ANSWER: Since hashing of the keys are independent events, therefore, the probability of a given pair of distinct keys hashing to the same bucket is simply $\frac{1}{m} * \frac{1}{m}$. Since all buckets are equally likely, the probability of a given pair of distinct keys hashing to any bucket is $m * \frac{1}{m} * \frac{1}{m} = \frac{1}{m}$. Therefore, option 2 is correct.

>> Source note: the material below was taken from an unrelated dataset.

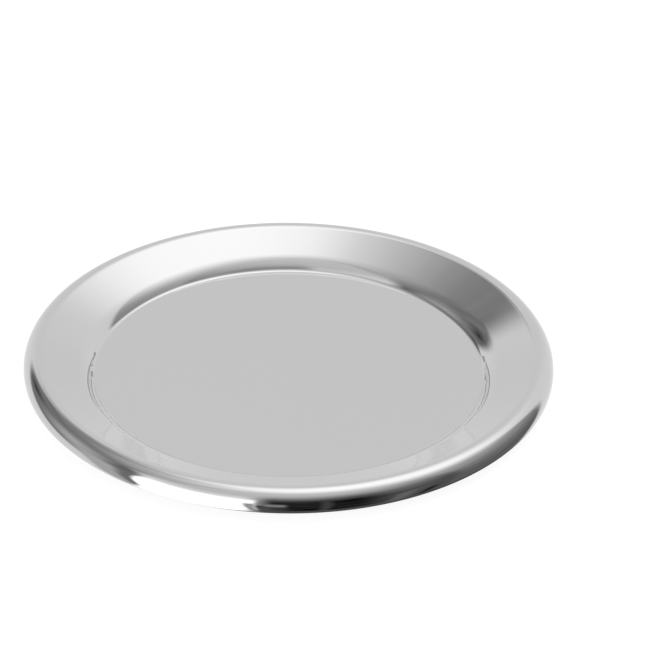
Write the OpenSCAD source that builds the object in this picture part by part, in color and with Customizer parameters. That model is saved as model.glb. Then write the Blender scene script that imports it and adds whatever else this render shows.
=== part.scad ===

Suppose we use a hash function $h$ to hash $n$ distinct keys into an array $T$ of length $m$. Assuming simple uniform hashing — that is, with each key mapped independently and uniformly to a random bucket — what is the expected number of pairs of distinct keys that collide? (As above, distinct keys $x,y$ are said to collide if $h(x) = h(y)$.)

• $\frac{n}{m^2}$
• $\frac{n^2}{m}$
• $\frac{n(n - 1)}{m}$
• $\frac{n}{m}$
• $\frac{n(n - 1)}{2m}$

ANSWER: There are $\binom{n}{2}$ pairs of distinct keys. By the previous problem, each pair has a $\frac{1}{m}$ chance of colliding. Therefore, the expected number of pairs of distinct keys that collide is given by:

$\sum_{i=1}^{\binom{n}{2}} \frac{1}{m} = \frac{n(n - 1)}{2m}$

Therefore, option 5 is correct.

To interpret our heuristic analysis of bloom filters in lecture, we considered the case where we were willing to use 8 bits of space per object in the bloom filter. Suppose we were willing to use twice as much space (16 bits per object). What can you say about the corresponding false positive rate, according to our heuristic analysis (assuming that the number $k$ of hash tables is set optimally)? [Choose the strongest true statement.]

• Less than $1\%$
• Less than $.1\%$
• Less than $.01\%$
• Less than $.001\%$

ANSWER: The probabibilty of false positive, $\epsilon$, is approximately $(1 - e^{\frac{-k}{b}})^k$, where $b$ is the number of bits per object and $k$ is the number of hash functions. $k$ is approximated by $0.693 \times b = 11$. Plugging that in the formula for $\epsilon$, we get $(1 - e^{\frac{-11}{16}})^{11} \approx 0.0004$, which is $.04\%$. Therefore, option 2 is correct (option 1 is correct as well, but 2 is a stronger statement).